**SOURCE EXCERPT**:
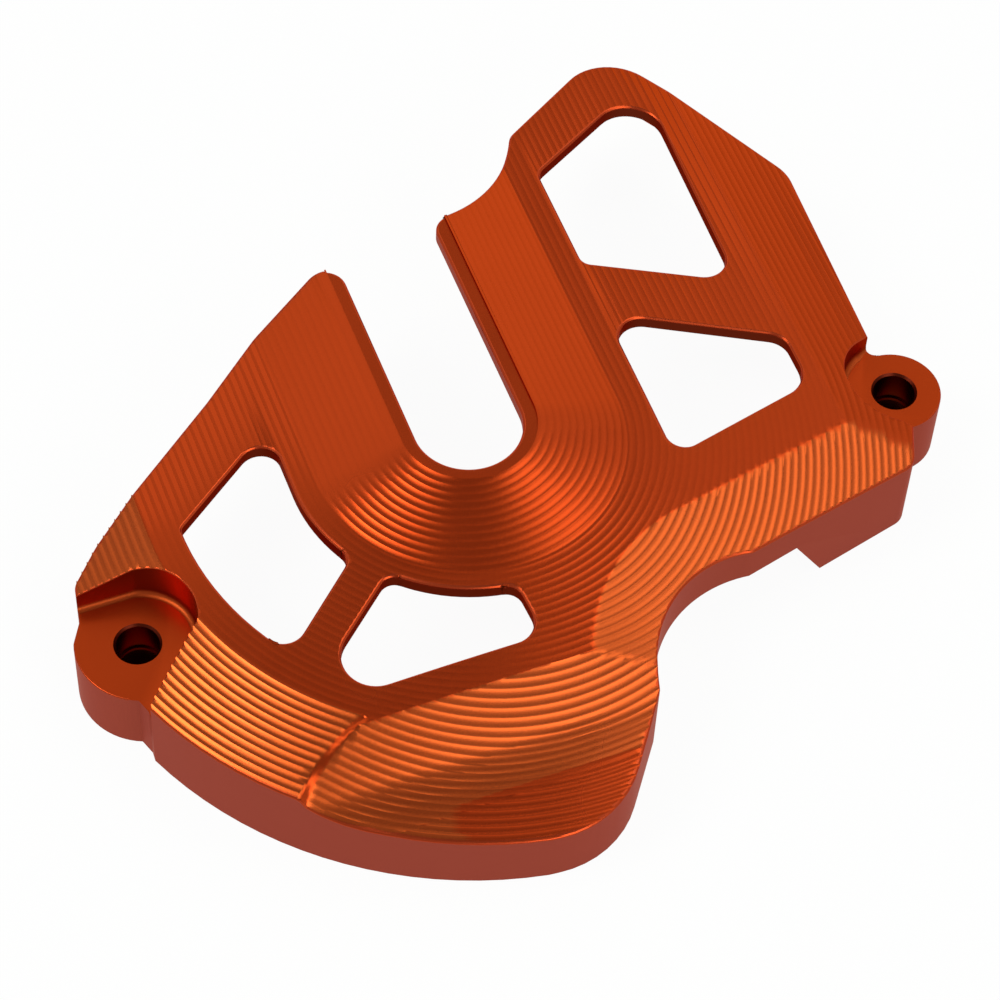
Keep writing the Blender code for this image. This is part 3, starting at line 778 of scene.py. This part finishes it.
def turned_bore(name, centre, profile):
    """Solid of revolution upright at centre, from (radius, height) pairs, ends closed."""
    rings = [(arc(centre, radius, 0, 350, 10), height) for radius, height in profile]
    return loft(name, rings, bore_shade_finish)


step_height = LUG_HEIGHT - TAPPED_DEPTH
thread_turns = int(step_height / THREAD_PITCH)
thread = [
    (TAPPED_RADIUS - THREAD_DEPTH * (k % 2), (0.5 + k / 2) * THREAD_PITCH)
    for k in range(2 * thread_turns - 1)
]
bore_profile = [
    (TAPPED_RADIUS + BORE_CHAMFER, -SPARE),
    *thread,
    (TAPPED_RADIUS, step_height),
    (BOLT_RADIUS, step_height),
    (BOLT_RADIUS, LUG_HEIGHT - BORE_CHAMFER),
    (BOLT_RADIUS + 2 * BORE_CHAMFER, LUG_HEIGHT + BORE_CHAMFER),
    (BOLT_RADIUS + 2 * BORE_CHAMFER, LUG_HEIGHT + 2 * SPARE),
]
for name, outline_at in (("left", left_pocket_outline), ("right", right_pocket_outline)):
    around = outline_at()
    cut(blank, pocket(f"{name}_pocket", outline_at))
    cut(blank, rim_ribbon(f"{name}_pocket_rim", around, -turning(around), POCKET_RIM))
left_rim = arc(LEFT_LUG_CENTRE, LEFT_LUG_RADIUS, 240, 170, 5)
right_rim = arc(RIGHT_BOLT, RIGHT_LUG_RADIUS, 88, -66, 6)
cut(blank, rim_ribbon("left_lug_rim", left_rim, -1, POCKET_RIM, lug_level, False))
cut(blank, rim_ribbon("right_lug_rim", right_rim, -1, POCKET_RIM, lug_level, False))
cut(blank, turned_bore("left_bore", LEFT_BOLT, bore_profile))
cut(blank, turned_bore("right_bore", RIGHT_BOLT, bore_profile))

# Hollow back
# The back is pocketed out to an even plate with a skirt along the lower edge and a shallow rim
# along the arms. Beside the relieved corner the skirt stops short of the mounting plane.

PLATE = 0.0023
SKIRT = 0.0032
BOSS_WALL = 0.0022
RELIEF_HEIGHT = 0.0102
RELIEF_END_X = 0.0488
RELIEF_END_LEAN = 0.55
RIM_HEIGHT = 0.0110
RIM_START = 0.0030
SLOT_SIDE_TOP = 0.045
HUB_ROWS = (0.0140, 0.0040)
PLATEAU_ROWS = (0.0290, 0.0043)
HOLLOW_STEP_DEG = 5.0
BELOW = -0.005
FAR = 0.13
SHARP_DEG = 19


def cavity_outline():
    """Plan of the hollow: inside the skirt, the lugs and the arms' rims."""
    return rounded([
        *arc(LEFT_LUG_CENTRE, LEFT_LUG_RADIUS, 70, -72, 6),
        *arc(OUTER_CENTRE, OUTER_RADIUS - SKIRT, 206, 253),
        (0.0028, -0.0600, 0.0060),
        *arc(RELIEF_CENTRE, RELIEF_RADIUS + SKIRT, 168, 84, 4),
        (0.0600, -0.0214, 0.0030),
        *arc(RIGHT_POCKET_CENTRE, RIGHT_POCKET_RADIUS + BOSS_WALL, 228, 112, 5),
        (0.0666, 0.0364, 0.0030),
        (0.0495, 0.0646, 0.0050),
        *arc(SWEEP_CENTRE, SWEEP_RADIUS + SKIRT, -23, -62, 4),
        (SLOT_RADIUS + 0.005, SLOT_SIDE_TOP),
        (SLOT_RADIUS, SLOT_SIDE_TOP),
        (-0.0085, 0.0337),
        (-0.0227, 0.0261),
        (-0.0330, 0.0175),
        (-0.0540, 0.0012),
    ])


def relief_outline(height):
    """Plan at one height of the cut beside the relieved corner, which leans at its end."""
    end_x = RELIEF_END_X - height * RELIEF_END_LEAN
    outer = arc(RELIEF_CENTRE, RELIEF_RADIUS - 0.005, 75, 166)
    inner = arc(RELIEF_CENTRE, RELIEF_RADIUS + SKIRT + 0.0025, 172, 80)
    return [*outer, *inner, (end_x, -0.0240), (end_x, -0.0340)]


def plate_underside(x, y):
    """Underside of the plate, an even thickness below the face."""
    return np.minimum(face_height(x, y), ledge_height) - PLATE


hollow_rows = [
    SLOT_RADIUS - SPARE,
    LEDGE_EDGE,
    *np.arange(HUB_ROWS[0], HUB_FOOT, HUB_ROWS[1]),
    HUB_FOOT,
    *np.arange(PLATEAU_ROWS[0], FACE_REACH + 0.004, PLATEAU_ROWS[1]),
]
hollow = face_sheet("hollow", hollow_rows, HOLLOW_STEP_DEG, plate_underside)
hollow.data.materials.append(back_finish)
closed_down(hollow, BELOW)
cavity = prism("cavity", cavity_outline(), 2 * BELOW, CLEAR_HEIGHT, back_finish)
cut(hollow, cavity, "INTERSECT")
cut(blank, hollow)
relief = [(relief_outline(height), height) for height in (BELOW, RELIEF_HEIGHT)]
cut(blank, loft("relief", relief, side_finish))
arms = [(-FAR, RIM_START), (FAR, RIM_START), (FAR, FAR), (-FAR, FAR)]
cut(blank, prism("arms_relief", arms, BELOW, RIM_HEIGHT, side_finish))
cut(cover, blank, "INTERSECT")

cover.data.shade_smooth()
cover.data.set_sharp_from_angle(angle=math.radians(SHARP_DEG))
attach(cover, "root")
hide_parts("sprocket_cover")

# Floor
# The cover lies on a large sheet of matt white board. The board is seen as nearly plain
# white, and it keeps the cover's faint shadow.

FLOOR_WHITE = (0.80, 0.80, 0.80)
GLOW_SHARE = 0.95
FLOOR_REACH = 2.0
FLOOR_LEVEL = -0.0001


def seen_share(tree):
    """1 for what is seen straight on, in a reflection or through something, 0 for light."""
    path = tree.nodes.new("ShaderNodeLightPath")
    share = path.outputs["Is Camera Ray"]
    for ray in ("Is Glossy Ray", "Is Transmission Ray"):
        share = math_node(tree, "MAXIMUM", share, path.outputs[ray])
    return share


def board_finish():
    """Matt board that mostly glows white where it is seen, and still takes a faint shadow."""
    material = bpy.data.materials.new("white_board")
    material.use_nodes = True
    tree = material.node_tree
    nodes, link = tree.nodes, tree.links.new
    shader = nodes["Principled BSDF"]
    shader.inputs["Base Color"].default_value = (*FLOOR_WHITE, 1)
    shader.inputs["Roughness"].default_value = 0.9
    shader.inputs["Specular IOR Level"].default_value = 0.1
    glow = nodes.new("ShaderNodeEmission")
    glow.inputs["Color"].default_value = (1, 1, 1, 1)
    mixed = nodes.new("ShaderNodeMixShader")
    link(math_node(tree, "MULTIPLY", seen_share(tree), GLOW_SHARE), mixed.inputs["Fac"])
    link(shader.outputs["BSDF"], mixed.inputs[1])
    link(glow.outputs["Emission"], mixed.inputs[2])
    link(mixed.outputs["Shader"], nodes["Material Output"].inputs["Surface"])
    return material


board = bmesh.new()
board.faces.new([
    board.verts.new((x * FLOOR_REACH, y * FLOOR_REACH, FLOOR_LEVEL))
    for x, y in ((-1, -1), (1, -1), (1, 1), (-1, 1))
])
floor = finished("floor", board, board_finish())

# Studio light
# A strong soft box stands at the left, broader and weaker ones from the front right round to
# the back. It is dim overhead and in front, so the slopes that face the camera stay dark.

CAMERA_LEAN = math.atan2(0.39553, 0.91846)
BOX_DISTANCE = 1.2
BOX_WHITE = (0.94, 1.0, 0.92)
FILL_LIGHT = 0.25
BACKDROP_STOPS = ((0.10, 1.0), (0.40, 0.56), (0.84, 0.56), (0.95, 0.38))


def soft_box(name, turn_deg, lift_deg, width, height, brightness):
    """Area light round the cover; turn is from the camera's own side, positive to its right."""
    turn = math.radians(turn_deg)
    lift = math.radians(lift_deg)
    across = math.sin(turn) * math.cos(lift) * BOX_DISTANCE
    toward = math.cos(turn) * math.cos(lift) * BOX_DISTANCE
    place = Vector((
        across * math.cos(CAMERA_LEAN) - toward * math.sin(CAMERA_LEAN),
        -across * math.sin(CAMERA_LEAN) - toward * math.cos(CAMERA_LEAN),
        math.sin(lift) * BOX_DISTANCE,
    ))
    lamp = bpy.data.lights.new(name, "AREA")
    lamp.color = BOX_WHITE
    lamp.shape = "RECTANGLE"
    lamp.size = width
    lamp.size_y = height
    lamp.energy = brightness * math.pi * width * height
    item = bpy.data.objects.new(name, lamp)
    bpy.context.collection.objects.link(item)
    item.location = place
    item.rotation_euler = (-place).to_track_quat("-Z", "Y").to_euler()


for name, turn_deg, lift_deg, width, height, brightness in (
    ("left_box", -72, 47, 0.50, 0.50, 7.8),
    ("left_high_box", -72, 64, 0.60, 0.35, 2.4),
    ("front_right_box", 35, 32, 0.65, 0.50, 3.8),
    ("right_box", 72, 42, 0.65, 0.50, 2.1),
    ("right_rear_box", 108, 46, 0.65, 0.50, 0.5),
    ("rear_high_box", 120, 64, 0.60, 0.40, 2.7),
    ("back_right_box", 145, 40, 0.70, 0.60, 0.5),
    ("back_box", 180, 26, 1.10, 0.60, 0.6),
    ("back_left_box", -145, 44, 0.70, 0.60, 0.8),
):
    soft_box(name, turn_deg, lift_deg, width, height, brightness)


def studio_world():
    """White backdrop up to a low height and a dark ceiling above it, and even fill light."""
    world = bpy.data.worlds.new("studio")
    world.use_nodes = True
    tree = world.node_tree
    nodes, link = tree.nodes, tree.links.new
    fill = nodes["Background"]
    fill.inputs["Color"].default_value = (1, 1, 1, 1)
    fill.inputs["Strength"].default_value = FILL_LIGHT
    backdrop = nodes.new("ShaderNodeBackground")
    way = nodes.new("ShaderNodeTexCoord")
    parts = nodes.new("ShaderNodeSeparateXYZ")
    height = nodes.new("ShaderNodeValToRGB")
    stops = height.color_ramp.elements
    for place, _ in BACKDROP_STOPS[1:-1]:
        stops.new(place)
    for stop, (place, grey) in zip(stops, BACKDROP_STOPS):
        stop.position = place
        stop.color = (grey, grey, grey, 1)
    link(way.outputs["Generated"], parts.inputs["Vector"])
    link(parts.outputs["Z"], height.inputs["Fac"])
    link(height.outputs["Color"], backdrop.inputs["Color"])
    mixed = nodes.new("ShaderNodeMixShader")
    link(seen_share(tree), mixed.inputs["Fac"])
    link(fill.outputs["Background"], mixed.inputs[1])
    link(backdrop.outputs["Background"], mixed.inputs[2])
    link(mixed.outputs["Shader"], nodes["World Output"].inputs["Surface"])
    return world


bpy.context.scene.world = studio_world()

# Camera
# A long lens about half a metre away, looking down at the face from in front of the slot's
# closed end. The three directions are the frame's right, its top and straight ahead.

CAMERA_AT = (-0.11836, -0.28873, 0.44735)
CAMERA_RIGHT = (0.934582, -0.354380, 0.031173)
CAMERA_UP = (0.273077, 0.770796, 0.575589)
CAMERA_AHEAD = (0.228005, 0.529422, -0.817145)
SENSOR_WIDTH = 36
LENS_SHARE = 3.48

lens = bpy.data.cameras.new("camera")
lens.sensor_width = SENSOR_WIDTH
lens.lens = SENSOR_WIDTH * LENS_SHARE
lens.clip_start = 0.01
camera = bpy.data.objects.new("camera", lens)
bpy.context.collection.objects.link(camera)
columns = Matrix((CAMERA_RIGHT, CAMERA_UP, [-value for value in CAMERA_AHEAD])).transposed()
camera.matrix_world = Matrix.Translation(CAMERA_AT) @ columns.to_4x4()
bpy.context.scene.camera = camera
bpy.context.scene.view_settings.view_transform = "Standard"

**OBJECTIVE**: Reproduce only the lines from the top of the material through the one bearing "SHARP_DEG = 19", each exactly as it stands.

**FINAL ANSWER**:
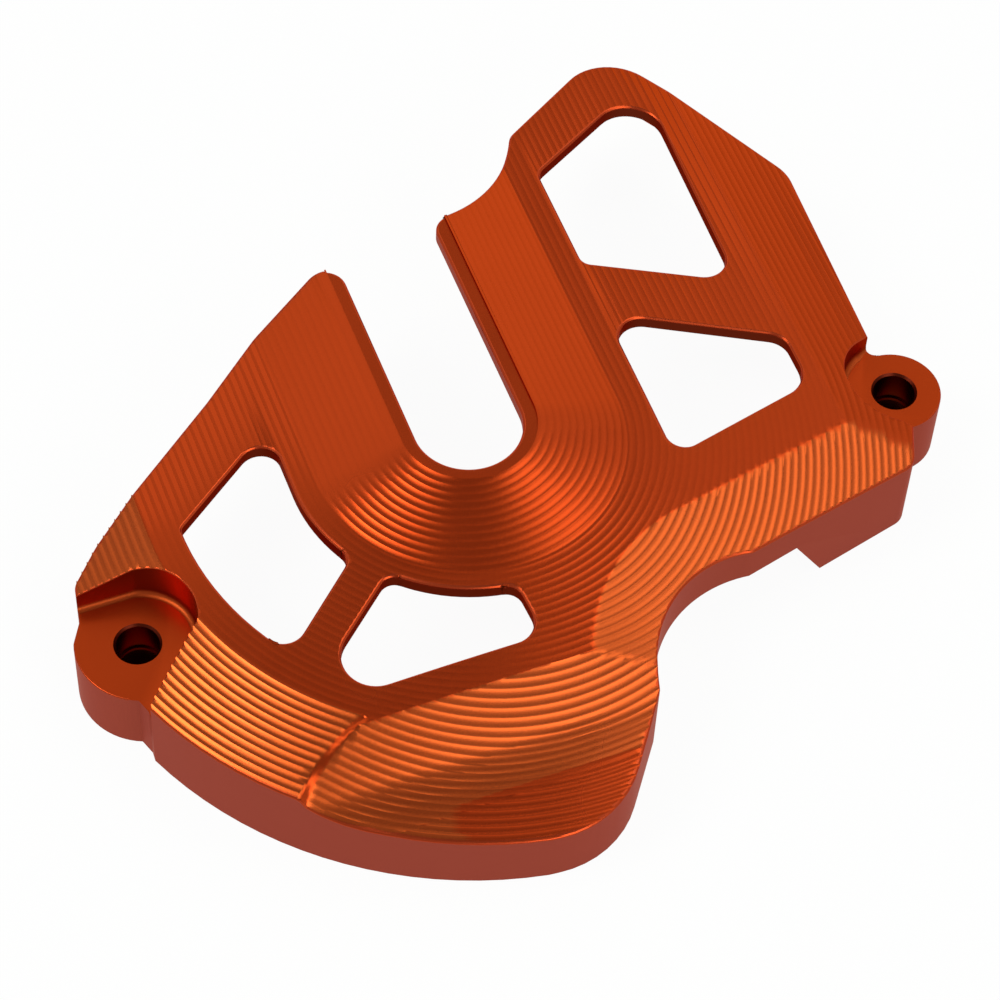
Keep writing the Blender code for this image. This is part 3, starting at line 778 of scene.py. This part finishes it.
def turned_bore(name, centre, profile):
    """Solid of revolution upright at centre, from (radius, height) pairs, ends closed."""
    rings = [(arc(centre, radius, 0, 350, 10), height) for radius, height in profile]
    return loft(name, rings, bore_shade_finish)


step_height = LUG_HEIGHT - TAPPED_DEPTH
thread_turns = int(step_height / THREAD_PITCH)
thread = [
    (TAPPED_RADIUS - THREAD_DEPTH * (k % 2), (0.5 + k / 2) * THREAD_PITCH)
    for k in range(2 * thread_turns - 1)
]
bore_profile = [
    (TAPPED_RADIUS + BORE_CHAMFER, -SPARE),
    *thread,
    (TAPPED_RADIUS, step_height),
    (BOLT_RADIUS, step_height),
    (BOLT_RADIUS, LUG_HEIGHT - BORE_CHAMFER),
    (BOLT_RADIUS + 2 * BORE_CHAMFER, LUG_HEIGHT + BORE_CHAMFER),
    (BOLT_RADIUS + 2 * BORE_CHAMFER, LUG_HEIGHT + 2 * SPARE),
]
for name, outline_at in (("left", left_pocket_outline), ("right", right_pocket_outline)):
    around = outline_at()
    cut(blank, pocket(f"{name}_pocket", outline_at))
    cut(blank, rim_ribbon(f"{name}_pocket_rim", around, -turning(around), POCKET_RIM))
left_rim = arc(LEFT_LUG_CENTRE, LEFT_LUG_RADIUS, 240, 170, 5)
right_rim = arc(RIGHT_BOLT, RIGHT_LUG_RADIUS, 88, -66, 6)
cut(blank, rim_ribbon("left_lug_rim", left_rim, -1, POCKET_RIM, lug_level, False))
cut(blank, rim_ribbon("right_lug_rim", right_rim, -1, POCKET_RIM, lug_level, False))
cut(blank, turned_bore("left_bore", LEFT_BOLT, bore_profile))
cut(blank, turned_bore("right_bore", RIGHT_BOLT, bore_profile))

# Hollow back
# The back is pocketed out to an even plate with a skirt along the lower edge and a shallow rim
# along the arms. Beside the relieved corner the skirt stops short of the mounting plane.

PLATE = 0.0023
SKIRT = 0.0032
BOSS_WALL = 0.0022
RELIEF_HEIGHT = 0.0102
RELIEF_END_X = 0.0488
RELIEF_END_LEAN = 0.55
RIM_HEIGHT = 0.0110
RIM_START = 0.0030
SLOT_SIDE_TOP = 0.045
HUB_ROWS = (0.0140, 0.0040)
PLATEAU_ROWS = (0.0290, 0.0043)
HOLLOW_STEP_DEG = 5.0
BELOW = -0.005
FAR = 0.13
SHARP_DEG = 19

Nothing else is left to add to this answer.